Jetzt sind die Wahllokale an der Reihe. Die sollen bei der Bundestagswahl 2017 etwa zu 70 Prozent barrierefrei gewesen sein. Wobei niemand so genau wisse, wie das auszusehen habe. Der Bundeswahlleiter antwortete auf seine Anfrage, man denke, die Gemeinden würden auf Barrierefreiheit achten. „So gut es geht, jedenfalls.“ Böhmermann weiß natürlich besser, wie ein Wahllokal auszusehen hat: barrierefreie Parkplätze, ein taktiles Leitsystem für Menschen mit eingeschränktem Augenlicht, so breite Flure, dass zwei Rollstühle bequem aneinander vorbeikommen, rollstuhlgerechte Toilette und so weiter.

Satire ohne Satire  

Gut gemeint bekommt Satire meistens nicht – so wie in diesem Fall. Für einen Satiriker ist eine einseitige oder auch eine abseitige Herangehensweise an ein Thema vollkommen in Ordnung.

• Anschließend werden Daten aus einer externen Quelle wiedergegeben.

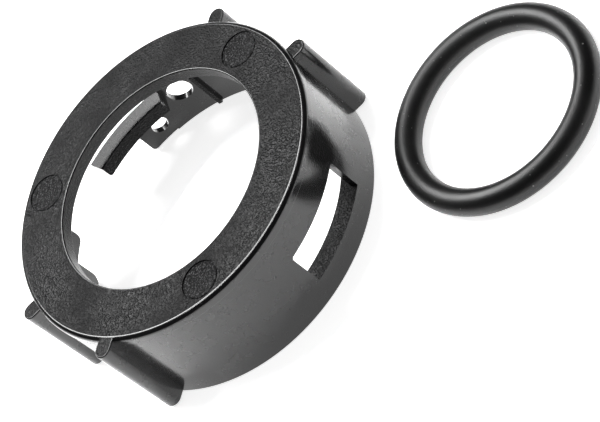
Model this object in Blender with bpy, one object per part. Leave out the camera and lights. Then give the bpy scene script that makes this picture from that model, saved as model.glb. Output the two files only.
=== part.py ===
"""Twist-lock mounting collar and its O-ring, lying side by side on a flat surface at z = 0.

The collar is one injection moulding: a flat annular face on top, a cylindrical wall down to an open rim,
locking ledges inside the wall with windows over them, and grip ribs outside. The O-ring is loose beside it.
Units are metres. The origin is the centre of the set's footprint, +Z up, +X along the collar's rib axis.
"""

import math

import bmesh
import bpy
from mathutils import Matrix, Vector

# Collar shell
FACE_RADIUS = 0.0650
HEIGHT = 0.0430
BORE_RADIUS = 0.0445
WALL_THICKNESS = 0.0028
FACE_THICKNESS = 0.0030
LIP_DEPTH = 0.0055
LIP_THICKNESS = 0.0025
EDGE_ROUND = 0.0018
EDGE_BAND = 0.0040
EDGE_STEP = 0.0003
BORE_ROUND = 0.0005
RIM_ROUND = 0.0004
INNER_FILLET = 0.0010

# Locking ledges and the windows over them; heights are above the rim
LOW_SEAT = 0.0098
HIGH_SEAT = 0.0204
WINDOW_TOP = 0.0264
LEDGE_THICKNESS = 0.0056
LEDGE_REACH = 0.0050
SECOND_REACH = 0.0017
LOW_WINDOW = (-93.0, -59.4)
LOW_LEDGE_END = -53.0
HIGH_LEDGES = ((58.5, 92.8), (118.5, 150.5))
LEDGE_INSET = 0.5
WALL_GAP = (75.3, 127.5)
STEP = 0.0003
WINDOW_ROUND = 0.0012

# Smaller features of the wall and the rim
INNER_FOOT = 0.0006
WIDE_HOLE = {"azimuth": 52.0, "height": 0.0158, "radius": 0.0052}
NARROW_HOLE = {"azimuth": 66.9, "height": 0.0083, "radius": 0.0035}
GUIDE_AZIMUTH = 44.6
GUIDE_WIDTH = 0.0018
GUIDE_REACH = 0.0013
GUIDE_HEIGHT = 0.0195
RIM_RELIEF_LENGTH = 11.5
RIM_RELIEF = 0.0008
POCKET = (-62.0, -44.0)
POCKET_HEIGHT = 0.0040
POCKET_DEPTH = 0.0004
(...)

Doch zur Satire gehören auch Witz und Humor. Davon ist in der Sendung nichts zu spüren. Sein Angang verträgt sich schlecht mit der Rolle als öffentlicher Ankläger. Wie sieht denn die Welt aus, die Böhmermann sich vorstellt? Allein alle Häuser mit Treppen sind nicht barrierefrei – also mit einem Fahrstuhl nachrüsten und wo das nicht geht, muss gesprengt werden? Die These, dass Auftraggeber wie Porsche „Millionen“ an den Aufträgen an Werkstätten mit Behinderung scheffeln, ist einfach abwegig. Bei Böhmermanns stammelnder Erregung über die schrecklichen Wahllokale muss man unwillkürlich überlegen, ob Böhmermanns Büro- und Produktionsräume so perfekt ausgestattet sind. Wenn ja: Respekt! Falls nein, was wahrscheinlich ist, ist das Chuzpe, Heuchler!